I have been following your blogs for a LONG time. Wanted to tell you that you are an inspiration to me.......as a person, a wife, a Mom, you always try your best. And when you struggle you are open and honest about it. When you are happy and appreciative about things you share those as well. I hope you know that SO many people care about you and love you, not to mention appreciate and respect you. Many people, like myself, who you have never met in person. Thank you for all you do, for sharing yourself in such a raw and open way. I (am many others I am sure!) appreciate it so very much!
Also, I am a Mom to 6 kids (ages 14-27), started raising a family at a very young age (16) and always support and love my kids for who they are.

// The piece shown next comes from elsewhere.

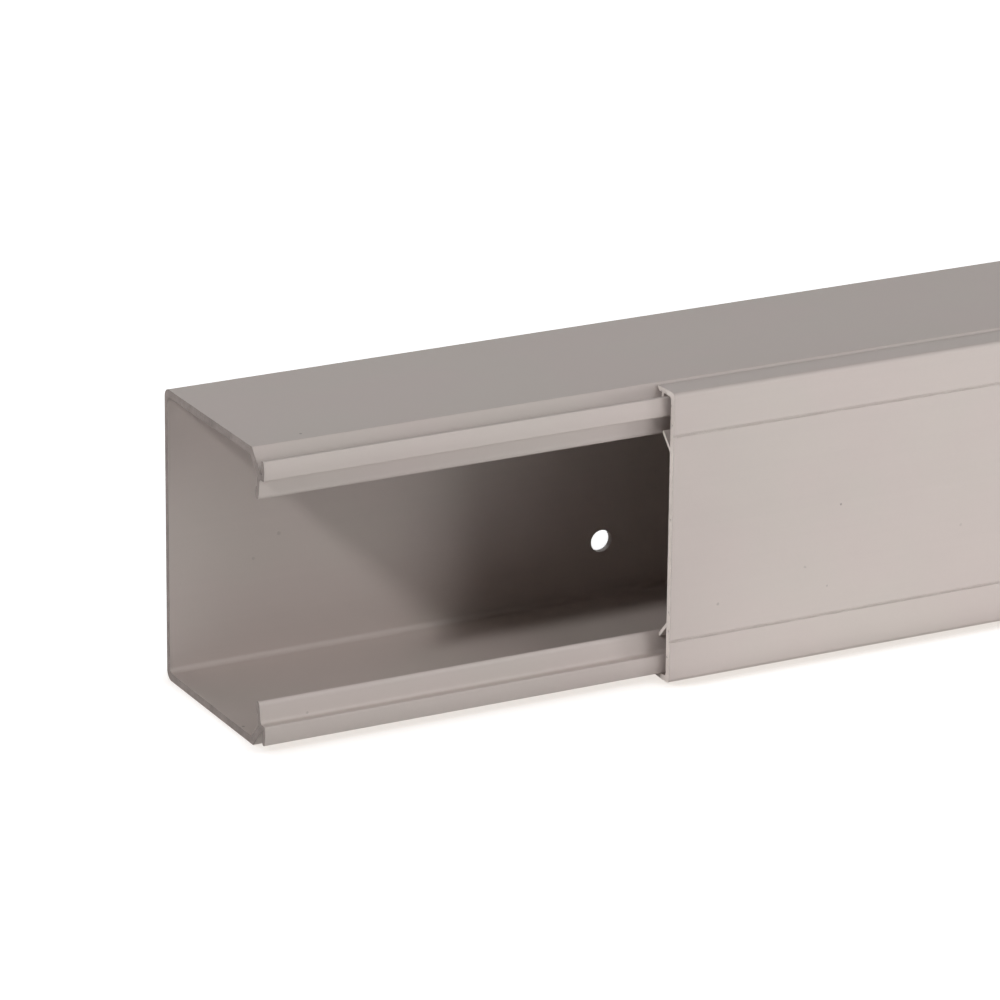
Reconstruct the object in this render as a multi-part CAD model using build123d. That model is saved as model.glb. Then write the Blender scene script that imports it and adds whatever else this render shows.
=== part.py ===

And also do all I can to stay true to myself!
I am sorry for all the sadness and struggles you have had. I send my positive and supportive thoughts your way each day. Thanks Kim!
Kriss

Darla Hall said...

kim,
I can't beleive how time has flown, I've been following you guys forever. I remember back when the roof leaked, and you collecting starbucks cards. I always think how greaty it was that your Vinny was able to sober up and move you to a new house.
Wherever you go just take us with you(virtually of course. I still pray for your family all the time.
All the changes will bring you closer to where you are going. You are stronger than you realize, just take one day at a time.
Lots of Love to you.
Darla

Anonymous said...

Will you guys be staying in Florida? Sounds like you have a lot on your plate!

Anonymous said...

Thanks for the update!

Desiree said...

Just thought I would say Hi. I do remember her as a teeny tiny baby and thinking how cute your pictures were. I stop by every now and then to see whats up. Keep taking your time. Hope the house hunt/move goes well for you.